5 Red Flags to Watch Out for When It Comes to Moving Company Scams

published Jun 11, 2020
We independently select these products—if you buy from one of our links, we may earn a commission. All prices were accurate at the time of publishing.
Post Image
Credit: linerpics/Shutterstock

It’s sad but true: moving company scams are out there, and they’re trying to fool you. In the most common one, movers will give you a lowball estimate, load all your stuff on their truck, and then claim the price is actually double and hold your things hostage until you pay up.

Another common scam, according to Noah Duarte, training manager at Gentle Giant Moving Company, is hiring a mover for a specific time, and then they never show up and don’t communicate with you, whether you’ve paid a deposit or not. The reality there is that the moving company deliberately overbooked in order to find the highest-priced move.

Don’t let it happen to you. Watch out for these red flags when you’re looking for a moving company.

The company has no credentials

The very first thing you should do is your own research. Google the moving company. Does it have any reviews? And if so, are they positive or negative? Look at repositories online, like moving.org, to see if they’re listed as a legitimate business. Check with the transportation department to see if they’re licensed. Ask them for an insurance certificate. Check for thorough contact information, and make sure the images on the website aren’t just stock photos. 

You get a quote quickly… almost too quickly

Some websites offer a quick quote, where you enter all your information, submit it, and then receive quotes within minutes. Watch out for these, says Rachael Lyons, marketing director at Olympia Moving. At best, your move will be farmed out to someone not affiliated with the actual moving company. At worst, you’ll be victim of a scam.

“You don’t know anything about these companies and at the end of the day, they actually aren’t performing the moves or managing the moves at all,” Lyons said. “Moving is not a Grubhub order. You’re trusting someone with all your worldly possessions.”

Duarte agrees to stay away from subcontractors. ”You want to know who’s coming into your house,” he reasons.

There’s a lack of communication

Trouble getting in touch with your movers is a big red flag, Lyons says. If they won’t communicate with you properly before the move, you can be sure they won’t communicate properly during the move—or they might cut off communication completely and not show up at all.

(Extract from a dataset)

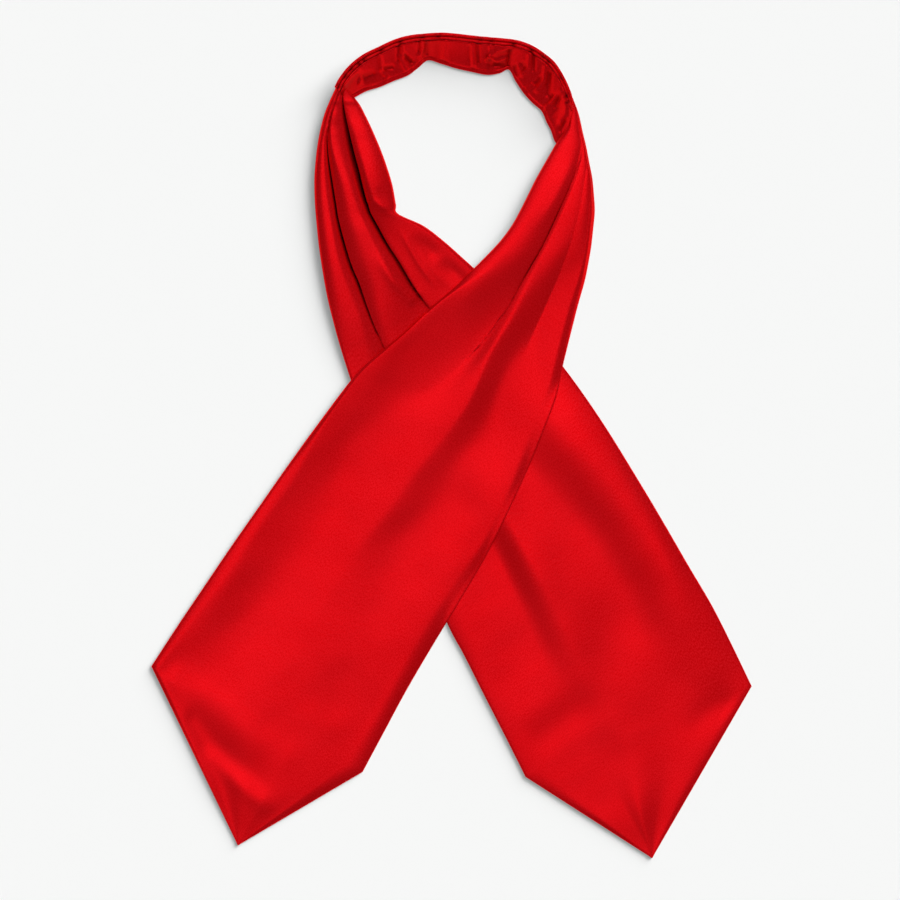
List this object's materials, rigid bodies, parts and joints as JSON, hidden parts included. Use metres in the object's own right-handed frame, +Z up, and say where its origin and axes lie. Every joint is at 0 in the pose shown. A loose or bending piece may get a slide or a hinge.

You haven’t been given a written quote

Get a written quote for the move. Movers need to take a physical inventory of your belongings—whether that’s done over the phone, by video chat, or in person.

“In order for them to quote the move, they need to understand the scope of the move,” Lyons says. “If someone is just quoting you a price without knowing what it is that needs to be moved and the details of the services that you need, then what are they basing the quote on?”

The company requests a large down payment or cash only

If any company asks you to pay for the move in full before even moving anything, that’s the biggest red flag of all. And if they request cash only, they’re probably not a legitimate company. Lyons notes that nearly every moving company will ask for a deposit; just be mindful of how much it is and how they want the money.

And don’t forget you have legal rights

Sometimes moving costs will go over the company’s initial estimate. That can happen for a variety of reasons, like having to move more (or heavier) stuff than originally planned. But sometimes those inflated costs aren’t justified. The important thing to remember is that you have rights here—especially if the company refuses to release your belongings until they’re paid. 

According to the Federal Motor Carrier Safety Administration, after you pay 110 percent of a moving company’s initial estimate, the company is legally no longer allowed to hold your items hostage. After you make that payment, the company can come back and negotiate the remainder of the price—but only if there was a legitimate reason, like you needed an attic packed that you didn’t inform the company of beforehand.